B350 states that outer space is actually Zero Gravity, whereas I was using saying that outer space was microgravity (my mistake).

I was working under the assumption that whether you think that outer space is microgravity or zero gravity, it would still place you at some G-increment, and therefore incur in DX penalties.

So do you interpret things as "in outer space, there's no DX penalties" then?

Quote:

Originally Posted by Rupert

As for the G-increments, The B350 rule would give -2, -1, -0. This is the same as if you rounded down when using the rule in B57. As the rules is not for point costs and it's not otherwise stated you should probably round down (see B9).
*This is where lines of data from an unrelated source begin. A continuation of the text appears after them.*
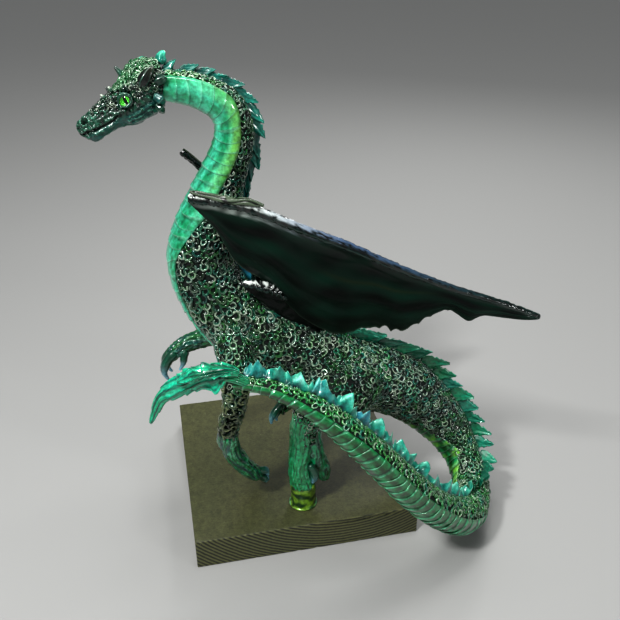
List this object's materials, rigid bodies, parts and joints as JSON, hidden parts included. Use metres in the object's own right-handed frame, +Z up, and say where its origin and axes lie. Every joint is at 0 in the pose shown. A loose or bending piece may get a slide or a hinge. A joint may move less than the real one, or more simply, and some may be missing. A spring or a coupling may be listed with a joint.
{
  "type": "dragon statue",
  "caption": "Winged dragon modelled in scaly painted clay, rearing on one hind leg with its tail curled forward, on a square stained wooden block.",
  "frame": {"origin": "centre of the plinth's underside", "axes": "+Z up, -X the way the dragon faces, -Y the dragon's left side, towards the viewer"},
  "size_m": [0.3346, 0.269, 0.4216],
  "materials": {
    "stained_wood": "dark olive-brown stain under a thin satin varnish, light scratches and chipped edges",
    "painted_clay": "polymer clay with pearl green paint, dark wash between the scales and pale metallic dry-brushing",
    "lacquered_clay": "green-black polymer clay skin, drawn into folds and glossy under lacquer",
    "eye_glass": "domed glass over a green iris with an upright slit pupil"
  },
  "bodies": {
    "root": {"plinth": "stained_wood", "dragon": "painted_clay", "wing_left": "lacquered_clay", "wing_right": "lacquered_clay", "eye_left": "eye_glass", "eye_right": "eye_glass"}
  },
  "joints": []
}
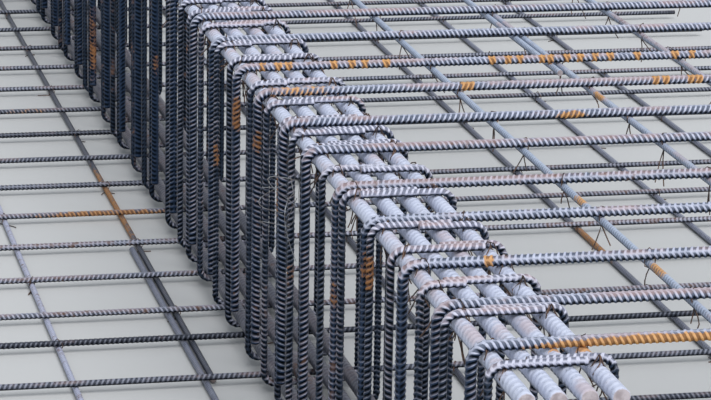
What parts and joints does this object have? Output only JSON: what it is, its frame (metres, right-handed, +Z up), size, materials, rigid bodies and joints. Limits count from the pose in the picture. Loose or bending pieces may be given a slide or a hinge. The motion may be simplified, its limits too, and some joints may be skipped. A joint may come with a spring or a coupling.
{
  "type": "rebar cage",
  "caption": "Tied beam reinforcement cage: thick main bars in closed links, with hooked cross bars and ribbed bar mats tied to it above and below.",
  "frame": {"origin": "on the floor, at the middle of the whole assembly's footprint", "axes": "+Y along the cage away from its near end, +X towards the top mat's free ends, +Z up"},
  "size_m": [2.4, 6, 0.5444],
  "materials": {
    "main_bar_steel": "hot rolled, ribbed, mill scale with light rust",
    "link_steel": "hot rolled, ribbed, mill scale with light rust",
    "hooked_bar_steel": "hot rolled, ribbed, mill scale with patches of orange rust",
    "mat_bar_steel": "hot rolled, ribbed, mill scale with light rust"
  },
  "bodies": {
    "root": {"top_main_bar_1": "main_bar_steel", "top_main_bar_2": "main_bar_steel", "top_main_bar_3": "main_bar_steel", "top_main_bar_4": "main_bar_steel", "bottom_main_bar_1": "main_bar_steel", "bottom_main_bar_2": "main_bar_steel", "bottom_main_bar_3": "main_bar_steel", "bottom_main_bar_4": "main_bar_steel", "links_01": "link_steel", "links_02": "link_steel", "links_03": "link_steel", "links_04": "link_steel", "links_05": "link_steel", "links_06": "link_steel", "links_07": "link_steel", "links_08": "link_steel", "links_09": "link_steel", "links_10": "link_steel", "links_11": "link_steel", "links_12": "link_steel", "links_13": "link_steel", "hooked_bars_01": "hooked_bar_steel", "hooked_bars_02": "hooked_bar_steel", "hooked_bars_03": "hooked_bar_steel", "hooked_bars_04": "hooked_bar_steel", "hooked_bars_05": "hooked_bar_steel", "hooked_bars_06": "hooked_bar_steel", "hooked_bars_07": "hooked_bar_steel", "hooked_bars_08": "hooked_bar_steel", "hooked_bars_09": "hooked_bar_steel", "top_mat_bar_1": "mat_bar_steel", "top_mat_bar_2": "mat_bar_steel", "top_mat_bar_3": "mat_bar_steel", "top_mat_bar_4": "mat_bar_steel", "top_mat_lapped_bar": "mat_bar_steel", "lower_long_bars": "mat_bar_steel", "lower_lapped_bar": "mat_bar_steel", "lower_cross_bars_1": "mat_bar_steel", "lower_cross_bars_2": "mat_bar_steel", "lower_cross_bars_3": "mat_bar_steel"}
  },
  "joints": []
}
And here, you interpret "round down" as rounding towards zero (I was interpreting it as rounding away from zero)?

In essence:

In space, there are no DX penalties, you're capped by Free Fall, and encumbrance is always none?

[Fred Brackin]

Quote:

Originally Posted by Exallted

So, in effect, for game purposes, Encumbrance will be at None whenever a character is in microgravity?

If you're not moving then Encumbrance is more like 'NA". However, for purposes of figuring your Dodge that should be your Basic Speed affected by the inertial _mass_ of your load and this should be the same in all gravity fields you can stand up and walk in.

<shrug> I said it was broken.

[Grayscale]

Quote:

Originally Posted by Fred Brackin

If you're not moving then Encumbrance is more like 'NA". However, for purposes of figuring your Dodge that should be your Basic Speed affected by the inertial _mass_ of your load and this should be the same in all gravity fields you can stand up and walk in.

<shrug> I said it was broken.

I do not dispute the physics basis for this, but if we apply this to characters in space, one should do away with the the B350 rules for encumbrance in lesser gravities as well, otherwise his encumbrance will be lower on the moon than on space.